Records that describe objects
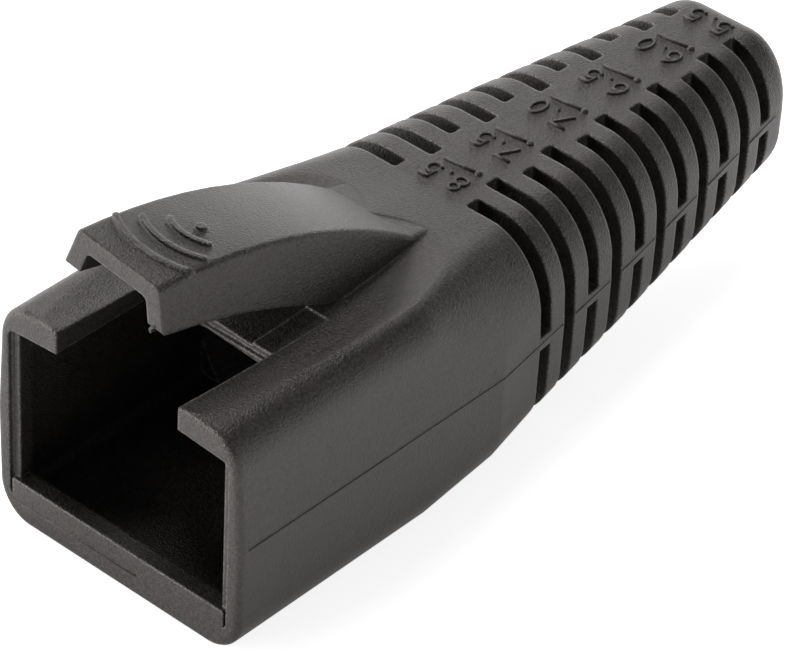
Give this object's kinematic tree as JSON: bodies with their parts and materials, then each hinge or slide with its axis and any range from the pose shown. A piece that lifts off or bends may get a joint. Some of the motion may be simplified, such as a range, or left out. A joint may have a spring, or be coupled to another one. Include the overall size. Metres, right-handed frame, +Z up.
{
  "type": "rj45 strain relief boot",
  "caption": "Moulded strain relief boot: a square plug socket with an arched lever over its latch slot, and a slotted, tapering neck that bends with the cable.",
  "frame": {"origin": "centre of the boot's outline in plan, at the level of its flat underside", "axes": "+Y from the plug socket to the cable end, +Z up through the lever, +X to the right seen from the plug end"},
  "size_m": [0.0134, 0.0378, 0.0163],
  "materials": {
    "moulding": "dark grey flexible plastic with a fine eroded grain"
  },
  "bodies": {
    "root": {"boot": "moulding"}
  },
  "joints": []
}
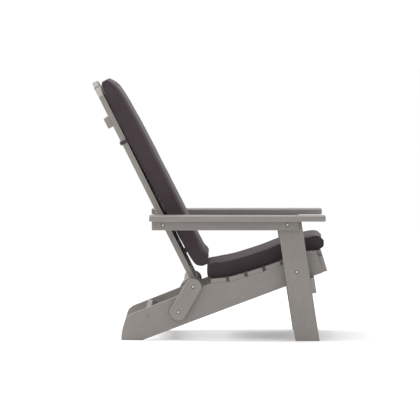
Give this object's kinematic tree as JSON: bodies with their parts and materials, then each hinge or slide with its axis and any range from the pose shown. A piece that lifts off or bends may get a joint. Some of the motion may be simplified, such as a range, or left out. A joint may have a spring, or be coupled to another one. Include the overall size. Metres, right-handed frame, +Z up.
{
  "type": "adirondack chair",
  "caption": "Folding slatted wooden garden armchair with an arched slat back, wide flat armrests, pivoting link plates and a padded seat and back cushion.",
  "frame": {"origin": "on the floor, at the middle of the chair's footprint box", "axes": "+X the way the sitter faces, +Y the sitter's left, +Z up"},
  "size_m": [0.8594, 0.735, 0.9459],
  "materials": {
    "grey_wood": "grey stained hardwood, satin",
    "cushion_fabric": "dark taupe woven outdoor fabric over foam",
    "strap_webbing": "flat woven tape in the cushion colour",
    "zinc_steel": "zinc plated, dull",
    "nylon": "grey nylon, matte"
  },
  "bodies": {
    "seat_frame": {"side_rail_right": "grey_wood", "side_rail_left": "grey_wood", "seat_slat_1": "grey_wood", "seat_slat_2": "grey_wood", "seat_slat_3": "grey_wood", "seat_slat_4": "grey_wood", "seat_slat_5": "grey_wood", "seat_slat_6": "grey_wood", "front_apron": "grey_wood", "rear_stretcher": "grey_wood", "seat_slat_screws": "zinc_steel", "apron_screws": "zinc_steel", "stretcher_screws": "zinc_steel", "link_lower_bolts": "zinc_steel", "link_lower_nuts": "zinc_steel", "link_lower_washers": "nylon", "leg_bolts": "zinc_steel", "leg_nuts": "zinc_steel", "leg_spacers": "nylon", "seat_cushion": "cushion_fabric"},
    "link_right": {"link_plate_right": "grey_wood"},
    "link_left": {"link_plate_left": "grey_wood"},
    "back": {"back_slat_1": "grey_wood", "back_slat_2": "grey_wood", "back_slat_3": "grey_wood", "back_slat_4": "grey_wood", "back_slat_5": "grey_wood", "top_crossbar": "grey_wood", "middle_brace": "grey_wood", "lower_brace": "grey_wood", "back_slat_screws": "zinc_steel", "link_upper_bolts": "zinc_steel", "link_upper_nuts": "zinc_steel", "link_upper_washers": "nylon", "arm_rear_bolts": "zinc_steel", "arm_rear_inserts": "zinc_steel", "arm_rear_washers": "nylon", "back_cushion": "cushion_fabric", "back_strap": "strap_webbing"},
    "arm_right": {"armrest_right": "grey_wood", "arm_rail_right": "grey_wood", "armrest_screws_right": "zinc_steel", "arm_front_bolt_right": "zinc_steel", "arm_front_washer_right": "nylon"},
    "arm_left": {"armrest_left": "grey_wood", "arm_rail_left": "grey_wood", "armrest_screws_left": "zinc_steel", "arm_front_bolt_left": "zinc_steel", "arm_front_washer_left": "nylon"},
    "front_legs": {"front_leg_right": "grey_wood", "front_leg_left": "grey_wood", "leg_brace": "grey_wood", "leg_brace_screws": "zinc_steel", "leg_top_inserts": "zinc_steel"}
  },
  "joints": [
    {"name": "link_right", "type": "hinge", "parent": "seat_frame", "child": "link_right", "pos_m": [-0.11108, -0.277, 0.103], "axis": [0, -1, 0], "range_deg": [0, 75]},
    {"name": "link_left", "type": "hinge", "parent": "seat_frame", "child": "link_left", "pos_m": [-0.11108, 0.277, 0.103], "axis": [0, -1, 0], "range_deg": [0, 75]},
    {"name": "back_fold", "type": "hinge", "parent": "link_right", "child": "back", "pos_m": [-0.05738, 0, 0.1945], "axis": [0, 1, 0], "range_deg": [0, 134.28]},
    {"name": "arm_right", "type": "hinge", "parent": "back", "child": "arm_right", "pos_m": [-0.16568, -0.319, 0.42], "axis": [0, -1, 0], "range_deg": [0, 61.13]},
    {"name": "arm_left", "type": "hinge", "parent": "back", "child": "arm_left", "pos_m": [-0.16568, 0.319, 0.42], "axis": [0, -1, 0], "range_deg": [0, 61.13]},
    {"name": "front_legs", "type": "hinge", "parent": "seat_frame", "child": "front_legs", "pos_m": [0.31792, 0, 0.2503], "axis": [0, 1, 0], "range_deg": [0, 40.16]}
  ],
  "couplings": [
    {"joint": "link_left", "follows": "link_right", "ratio": 1},
    {"joint": "back_fold", "follows": "link_right", "ratio": 1.7903},
    {"joint": "arm_right", "follows": "link_right", "ratio": 0.81493},
    {"joint": "arm_left", "follows": "link_right", "ratio": 0.81493},
    {"joint": "front_legs", "follows": "link_right", "ratio": 0.53535}
  ]
}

» **WHAT TO PRODUCE**
Go through the material above line by line and copy it exactly.

» **CORRECT RESULT**
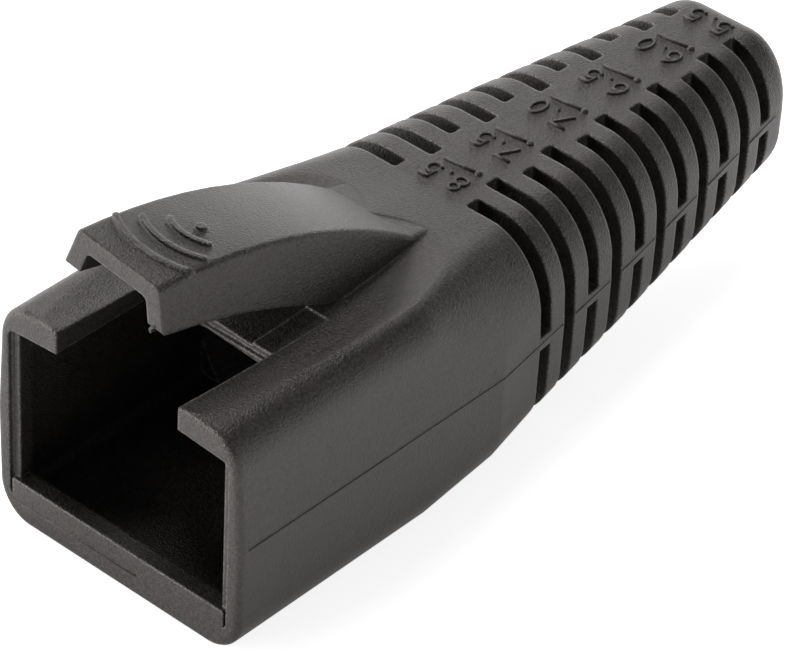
Give this object's kinematic tree as JSON: bodies with their parts and materials, then each hinge or slide with its axis and any range from the pose shown. A piece that lifts off or bends may get a joint. Some of the motion may be simplified, such as a range, or left out. A joint may have a spring, or be coupled to another one. Include the overall size. Metres, right-handed frame, +Z up.
{
  "type": "rj45 strain relief boot",
  "caption": "Moulded strain relief boot: a square plug socket with an arched lever over its latch slot, and a slotted, tapering neck that bends with the cable.",
  "frame": {"origin": "centre of the boot's outline in plan, at the level of its flat underside", "axes": "+Y from the plug socket to the cable end, +Z up through the lever, +X to the right seen from the plug end"},
  "size_m": [0.0134, 0.0378, 0.0163],
  "materials": {
    "moulding": "dark grey flexible plastic with a fine eroded grain"
  },
  "bodies": {
    "root": {"boot": "moulding"}
  },
  "joints": []
}
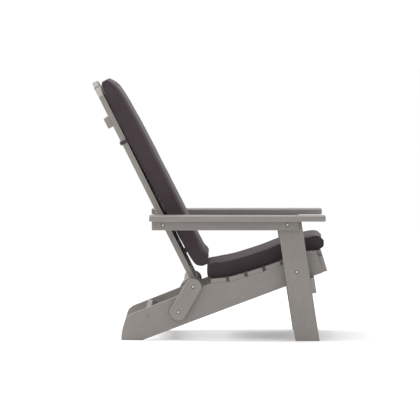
Give this object's kinematic tree as JSON: bodies with their parts and materials, then each hinge or slide with its axis and any range from the pose shown. A piece that lifts off or bends may get a joint. Some of the motion may be simplified, such as a range, or left out. A joint may have a spring, or be coupled to another one. Include the overall size. Metres, right-handed frame, +Z up.
{
  "type": "adirondack chair",
  "caption": "Folding slatted wooden garden armchair with an arched slat back, wide flat armrests, pivoting link plates and a padded seat and back cushion.",
  "frame": {"origin": "on the floor, at the middle of the chair's footprint box", "axes": "+X the way the sitter faces, +Y the sitter's left, +Z up"},
  "size_m": [0.8594, 0.735, 0.9459],
  "materials": {
    "grey_wood": "grey stained hardwood, satin",
    "cushion_fabric": "dark taupe woven outdoor fabric over foam",
    "strap_webbing": "flat woven tape in the cushion colour",
    "zinc_steel": "zinc plated, dull",
    "nylon": "grey nylon, matte"
  },
  "bodies": {
    "seat_frame": {"side_rail_right": "grey_wood", "side_rail_left": "grey_wood", "seat_slat_1": "grey_wood", "seat_slat_2": "grey_wood", "seat_slat_3": "grey_wood", "seat_slat_4": "grey_wood", "seat_slat_5": "grey_wood", "seat_slat_6": "grey_wood", "front_apron": "grey_wood", "rear_stretcher": "grey_wood", "seat_slat_screws": "zinc_steel", "apron_screws": "zinc_steel", "stretcher_screws": "zinc_steel", "link_lower_bolts": "zinc_steel", "link_lower_nuts": "zinc_steel", "link_lower_washers": "nylon", "leg_bolts": "zinc_steel", "leg_nuts": "zinc_steel", "leg_spacers": "nylon", "seat_cushion": "cushion_fabric"},
    "link_right": {"link_plate_right": "grey_wood"},
    "link_left": {"link_plate_left": "grey_wood"},
    "back": {"back_slat_1": "grey_wood", "back_slat_2": "grey_wood", "back_slat_3": "grey_wood", "back_slat_4": "grey_wood", "back_slat_5": "grey_wood", "top_crossbar": "grey_wood", "middle_brace": "grey_wood", "lower_brace": "grey_wood", "back_slat_screws": "zinc_steel", "link_upper_bolts": "zinc_steel", "link_upper_nuts": "zinc_steel", "link_upper_washers": "nylon", "arm_rear_bolts": "zinc_steel", "arm_rear_inserts": "zinc_steel", "arm_rear_washers": "nylon", "back_cushion": "cushion_fabric", "back_strap": "strap_webbing"},
    "arm_right": {"armrest_right": "grey_wood", "arm_rail_right": "grey_wood", "armrest_screws_right": "zinc_steel", "arm_front_bolt_right": "zinc_steel", "arm_front_washer_right": "nylon"},
    "arm_left": {"armrest_left": "grey_wood", "arm_rail_left": "grey_wood", "armrest_screws_left": "zinc_steel", "arm_front_bolt_left": "zinc_steel", "arm_front_washer_left": "nylon"},
    "front_legs": {"front_leg_right": "grey_wood", "front_leg_left": "grey_wood", "leg_brace": "grey_wood", "leg_brace_screws": "zinc_steel", "leg_top_inserts": "zinc_steel"}
  },
  "joints": [
    {"name": "link_right", "type": "hinge", "parent": "seat_frame", "child": "link_right", "pos_m": [-0.11108, -0.277, 0.103], "axis": [0, -1, 0], "range_deg": [0, 75]},
    {"name": "link_left", "type": "hinge", "parent": "seat_frame", "child": "link_left", "pos_m": [-0.11108, 0.277, 0.103], "axis": [0, -1, 0], "range_deg": [0, 75]},
    {"name": "back_fold", "type": "hinge", "parent": "link_right", "child": "back", "pos_m": [-0.05738, 0, 0.1945], "axis": [0, 1, 0], "range_deg": [0, 134.28]},
    {"name": "arm_right", "type": "hinge", "parent": "back", "child": "arm_right", "pos_m": [-0.16568, -0.319, 0.42], "axis": [0, -1, 0], "range_deg": [0, 61.13]},
    {"name": "arm_left", "type": "hinge", "parent": "back", "child": "arm_left", "pos_m": [-0.16568, 0.319, 0.42], "axis": [0, -1, 0], "range_deg": [0, 61.13]},
    {"name": "front_legs", "type": "hinge", "parent": "seat_frame", "child": "front_legs", "pos_m": [0.31792, 0, 0.2503], "axis": [0, 1, 0], "range_deg": [0, 40.16]}
  ],
  "couplings": [
    {"joint": "link_left", "follows": "link_right", "ratio": 1},
    {"joint": "back_fold", "follows": "link_right", "ratio": 1.7903},
    {"joint": "arm_right", "follows": "link_right", "ratio": 0.81493},
    {"joint": "arm_left", "follows": "link_right", "ratio": 0.81493},
    {"joint": "front_legs", "follows": "link_right", "ratio": 0.53535}
  ]
}